Roasting those carrots as opposed to eating them raw could drastically change your gut bacteria, a new study finds.
In research conducted in both mice and humans, scientists found that eating cooked food not only changed the bacteria in our bodies – collectively known as the microbiome – but whether these microbes’ genes were turned ‘on’ or ‘off’.
Researchers say this is because eating cooked food can boost your gut health while many raw foods contain compounds that kill microorganisms, meaning a lot of our intestinal bacteria is destroyed.
The team, led by the University of California San Francisco, says the findings help us understand which foods leave us with the most beneficial bacteria in our bodies and how our microbiomes evolved as early humans learned how to cook food.
‘Our lab and others have studied how different kinds of diet – such as vegetarian versus meat-based diets – impact the microbiome,’ said senior author Dr Peter Turnbaugh, an associate professor of microbiology and immunology at UCSF.
‘We were surprised to discover that no one had studied the fundamental question of how cooking itself alters the composition of the microbial ecosystems in our guts.’
For the study, published in the journal Nature Microbiology, the team split mice into four groups.

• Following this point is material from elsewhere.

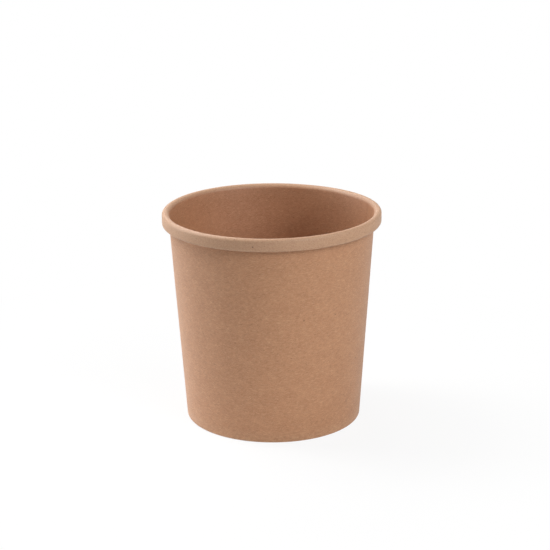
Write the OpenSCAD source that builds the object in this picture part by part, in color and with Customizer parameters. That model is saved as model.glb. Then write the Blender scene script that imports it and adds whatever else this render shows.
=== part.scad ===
// Paper soup cup made of two pieces of board: a wrapped side wall and a round bottom.
// The wall's upper edge is rolled outwards into the rim. Its lower edge is folded inwards
// and up into a hem, which holds the bottom's skirt against the wall.
// Origin: the centre of the foot, on the table. +Z is up. Lengths are in millimetres.

/* [Cup] */
// Height from the table to the top of the rim
cup_h = 96; // [60:1:130]
// Outside diameter of the wall, where its face would meet the table
base_d = 79.6; // [70:0.2:84]
// Outside diameter of the rolled rim
rim_d = 98; // [94:0.5:110]

/* [Board] */
// Thickness of the side wall's board
wall_t = 0.45; // [0.3:0.01:0.6]
// Thickness of the bottom's board
bottom_t = 0.4; // [0.3:0.01:0.6]
// Thickness of the sealing film between two layers of board
seal_t = 0.04; // [0.02:0.01:0.1]

/* [Rim] */
// Height of the rolled rim
rim_h = 5.7; // [5:0.1:8]
// Outer radius of the first bend, where the wall turns outwards
turn_r = 2; // [1.4:0.1:2.4]
// Outer radius of the bends at the top and the bottom of the rim's outer face
rim_edge_r = 1.4; // [1:0.1:1.8]
// Length of the board's free edge, which runs up inside the roll
tuck_l = 1.2; // [0.5:0.1:1.6]
// Gap between the free edge and the wall beside it
tuck_gap = 0.12; // [0.08:0.01:0.2]

/* [Bottom] */
// Height of the bottom's underside above the table
recess_h = 8; // [6:0.5:14]
// Inner radius of the bend between the bottom and its skirt
skirt_bend_r = 0.5; // [0.2:0.1:1]
// Gap between the skirt's lower edge and the fold below it
skirt_gap = 0.25; // [0.1:0.05:0.6]
// Gap between the hem's upper edge and the bottom's underside
hem_gap = 1.5; // [1.2:0.1:3]
// Inner radius of the two bends of the fold at the foot
fold_r = 0.1; // [0.05:0.01:0.18]

/* [Seam] */
// Width of the side seam's overlap, halfway up the wall
lap_w = 8; // [5:0.5:14]
// Direction in which the overlap's cut edge lies, from +X towards +Y
seam_dir = 6; // [-180:1:180]

/* [Hidden] */
$fn = 128;
// Straight pieces in the section of each bend
bend_steps = 8;
base_r = base_d / 2;
rim_r = rim_d / 2;
rim_z = cup_h - rim_h;

// Centres of the rim's two outer bends and of the bend where the wall turns outwards
edge_x = rim_r - rim_edge_r;
crown_c = [edge_x, cup_h - rim_edge_r];
heel_c = [edge_x, rim_z + rim_edge_r];
turn_c = [edge_x, cup_h - turn_r];

// The wall leans outwards so far that its inner face is a tangent to the first bend
lean = acos((turn_r - wall_t) / norm([edge_x - base_r, turn_c.y])) - atan2(turn_c.y, edge_x - base_r);

// The last bend closes the roll, and ends where the free edge runs up beside the wall
close_r = ((edge_x - base_r) * cos(lean) - rim_z * sin(lean) - tuck_gap) / (1 + sin(lean));
close_c = [edge_x, rim_z + close_r];

// Depths of the layers of board at the foot, square to the wall's outer face
skirt_depth = wall_t + seal_t;
hem_depth = skirt_depth + bottom_t + seal_t;
foot_depth = hem_depth + wall_t;
foot_r = fold_r + wall_t;
foot_c = on_layer(foot_r, foot_r);
hem_c = on_layer(foot_depth - foot_r, foot_r);

// The bottom's bend into its skirt
bottom_z = recess_h + bottom_t;
shoulder_r = skirt_bend_r + bottom_t;
shoulder_c = on_layer(skirt_depth + shoulder_r, bottom_z - shoulder_r);

// The outer ply at the seam follows a circle about an axis of its own, so that it stands one
// thickness proud at its cut edge and sinks into the wall's face at the other side of the overlap
mid_r = (base_r + layer_r(0, rim_z)) / 2;
lap_angle = lap_w / mid_r * 180 / PI;
ply_shift = wall_t * (2 * mid_r + wall_t) / (2 * (mid_r + wall_t - mid_r * cos(lap_angle)));

// The ply is turned a quarter, which is further than its face needs to sink into the wall
ply_turn = 90;

// How far the form that cuts the ply free inside the wall runs past its two ends
cut_margin = 1;

// Radius at height z of the surface that lies the given depth inside the wall's outer face
function layer_r(depth, z) = base_r - depth / cos(lean) + z * tan(lean);

// Point of a section on that surface
function on_layer(depth, z) = [layer_r(depth, z), z];

// Points along a round bend of a section
function arc(c, r, from, to) = [
    for (i = [0:bend_steps])
        let (a = from + (to - from) * i / bend_steps)
        c + r * [cos(a), sin(a)]
];

function reversed(points) = [for (i = [len(points) - 1:-1:0]) points[i]];

// One face of the wall's board in section, from the hem's upper edge round the foot, up the
// wall and round the rim to the free edge. The depth is 0 for the wall's outer face and
// wall_t for its inner face, and it shrinks the bends of the foot and widens those of the rim.
function wall_face(depth) = concat(
    [on_layer(foot_depth - depth, recess_h - hem_gap)],
    arc(hem_c, foot_r - depth, 180 - lean, 270),
    arc(foot_c, foot_r - depth, 270, 360 - lean),
    arc(turn_c, turn_r - wall_t + depth, 180 - lean, 90),
    arc(crown_c, rim_edge_r - wall_t + depth, 90, 0),
    arc(heel_c, rim_edge_r - wall_t + depth, 0, -90),
    arc(close_c, close_r - wall_t + depth, -90, -180 - lean),
    [on_layer(depth - wall_t - tuck_gap, close_c.y + tuck_l)]
);

// One face of the bottom's board in section, from the axis to the skirt's lower edge
function bottom_face(depth) = concat(
    [[0, bottom_z - depth]],
    arc(shoulder_c, shoulder_r - depth, 90, -lean),
    [on_layer(skirt_depth + depth, wall_t + skirt_gap)]
);

// A thin round shell between two faces of its board
module turned(outer_face, inner_face) {
    rotate_extrude() polygon(concat(outer_face, reversed(inner_face)));
}

// Everything inside the given depth of the wall, between two heights
module wall_core(depth, z_low, z_high) {
    rotate_extrude()
        polygon([[0, z_low], on_layer(depth, z_low), on_layer(depth, z_high), [0, z_high]]);
}

// The part of the seam's outer ply that stands proud of the wall, rooted halfway into the board.
// It runs from the top of the bend at the foot to the free edge inside the roll.
module proud_ply() {
    z_low = foot_r;
    z_high = close_c.y;
    side = [
        on_layer(foot_depth, z_low),
        on_layer(-wall_t, z_low),
        on_layer(-wall_t, z_high),
        on_layer(foot_depth, z_high)
    ];
    rotate([0, 0, seam_dir])
        difference() {
            translate([ply_shift, 0, 0])
                rotate_extrude(angle = ply_turn)
                    translate([-ply_shift, 0])
                        polygon(side);
            wall_core(wall_t / 2, z_low - cut_margin, z_high + cut_margin);
        }
}

module side_wall() {
    color("#B08868")
        union() {
            turned(wall_face(0), wall_face(wall_t));
            proud_ply();
        }
}

module bottom_disc() {
    color("#A97F60")
        turned(bottom_face(0), bottom_face(bottom_t));
}

side_wall();
bottom_disc();
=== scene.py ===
"""An open paper soup cup of brown kraft board: a wrapped and rolled side wall, and a bottom held in its hem.

The part's frame: origin at the centre of the foot, on the table, with +Z up. Shapes are worked out in
millimetres and go into the meshes in metres.
"""

import math

import bpy
import numpy as np
from mathutils import Matrix, Vector


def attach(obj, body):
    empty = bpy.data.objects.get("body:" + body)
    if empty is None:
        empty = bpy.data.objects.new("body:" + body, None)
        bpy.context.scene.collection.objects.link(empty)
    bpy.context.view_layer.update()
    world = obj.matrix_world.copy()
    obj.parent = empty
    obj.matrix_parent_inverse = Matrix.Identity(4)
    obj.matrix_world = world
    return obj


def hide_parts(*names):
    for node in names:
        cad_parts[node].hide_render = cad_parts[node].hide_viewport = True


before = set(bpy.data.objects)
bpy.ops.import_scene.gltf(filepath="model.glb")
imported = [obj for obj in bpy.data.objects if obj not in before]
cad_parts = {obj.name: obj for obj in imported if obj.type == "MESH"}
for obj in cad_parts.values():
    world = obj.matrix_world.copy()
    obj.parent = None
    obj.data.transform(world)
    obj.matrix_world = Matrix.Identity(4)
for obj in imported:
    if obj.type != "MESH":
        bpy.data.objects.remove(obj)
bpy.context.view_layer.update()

MM = 0.001

# Sizes of the cup in millimetres, the same as in the CAD model but for HEEL_R, the rim's lower outer bend,
# which is 1.4 there
CUP_H = 96.0
BASE_R = 39.8
RIM_R = 49.0
WALL_T = 0.45
BOTTOM_T = 0.40
SEAL_T = 0.04
RIM_H = 5.7
TURN_R = 2.0
RIM_EDGE_R = 1.4
HEEL_R = 1.0
TUCK_L = 1.2
TUCK_GAP = 0.12
RECESS_H = 8.0
SKIRT_BEND_R = 0.5
SKIRT_GAP = 0.25
HEM_GAP = 1.5
FOLD_R = 0.1
LAP_W = 8.0
SEAM_DIR = math.radians(6)

# Sizes that follow from them
RIM_Z = CUP_H - RIM_H
EDGE_X = RIM_R - RIM_EDGE_R
TURN_Z = CUP_H - TURN_R
REACH = math.hypot(EDGE_X - BASE_R, TURN_Z)
LEAN = math.acos((TURN_R - WALL_T) / REACH) - math.atan2(TURN_Z, EDGE_X - BASE_R)
SLOPE = math.tan(LEAN)
ROLL_IN = (EDGE_X - BASE_R) * math.cos(LEAN) - RIM_Z * math.sin(LEAN) - TUCK_GAP
CLOSE_R = ROLL_IN / (1 + math.sin(LEAN))
CLOSE_Z = RIM_Z + CLOSE_R
SKIRT_DEPTH = WALL_T + SEAL_T
FOOT_DEPTH = SKIRT_DEPTH + BOTTOM_T + SEAL_T + WALL_T
FOOT_R = FOLD_R + WALL_T
BOTTOM_Z = RECESS_H + BOTTOM_T
SHOULDER_R = SKIRT_BEND_R + BOTTOM_T
MID_R = BASE_R + 0.5 * RIM_Z * SLOPE
HEM_R = BASE_R - FOOT_DEPTH
LEAN_DEG = math.degrees(LEAN)

# The seam: the outer ply ends at SEAM_DIR and the inner one at INNER_EDGE, and past that the sheet lands
# on the wall's own face within LAND. A cut edge is a face that slants by CUT_SLANT.
LAP = LAP_W / MID_R
INNER_EDGE = SEAM_DIR + LAP
LAND = 3.6 / MID_R
CUT_SLANT = 0.09 / MID_R

# Columns of the wall's grid round the cup: all of them, those over the lap, and those over the landing
WALL_COLUMNS = 676
LAP_COLUMNS = 15
LAND_COLUMNS = 9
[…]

The rodents were fed one of four diets: raw meat, cooked meat, raw sweet potatoes or cooked sweet potatoes.
Researchers found, to their surprise, that there was no difference in the microbiomes of mice who ate raw meat versus cooked meat.
However, there was a significant difference between the mice who ate raw sweet potatoes and cooked sweet potatoes.
Not only was the bacteria in their bodies different, but also whether certain genes were ‘on’ or ‘off’ and the metabolic products – such as waste – produced by the body.
When the team did the same experiment with an assortment of vegetables – including white potatoes, corn, peas, carrots and beets – they got the same results.
Researchers say one of the reasons for these changes is that several raw foods contain antimicrobial compounds that damage or kill bacteria in our bodies.
‘We were surprised to see that the differences were not only due to changing carbohydrate metabolism but also may be driven by the chemicals found in plants,’ Dr Turnbaugh said.
‘To me, this really highlights the importance of considering the other components of our diet and how they impact gut bacteria.’
UCSF researchers wanted to see if similar microbiome changes would occur in humans and partnered with a professional chef to prepare raw and cooked menus.
Participants tried each diet for three days in random order and then provided stool samples.
The samples revealed that the microbiomes of those who ate a raw diet versus a cooked diet were distinctly different.
‘It was exciting to see that the impact of cooking we see in rodents is also relevant to humans, although interestingly, the specifics of how the microbiome was affected differed between the two species,’ Dr Turnbaugh said.
‘We’re very interested in doing larger and longer intervention and observational studies in humans to understand the impact of longer-term dietary changes.’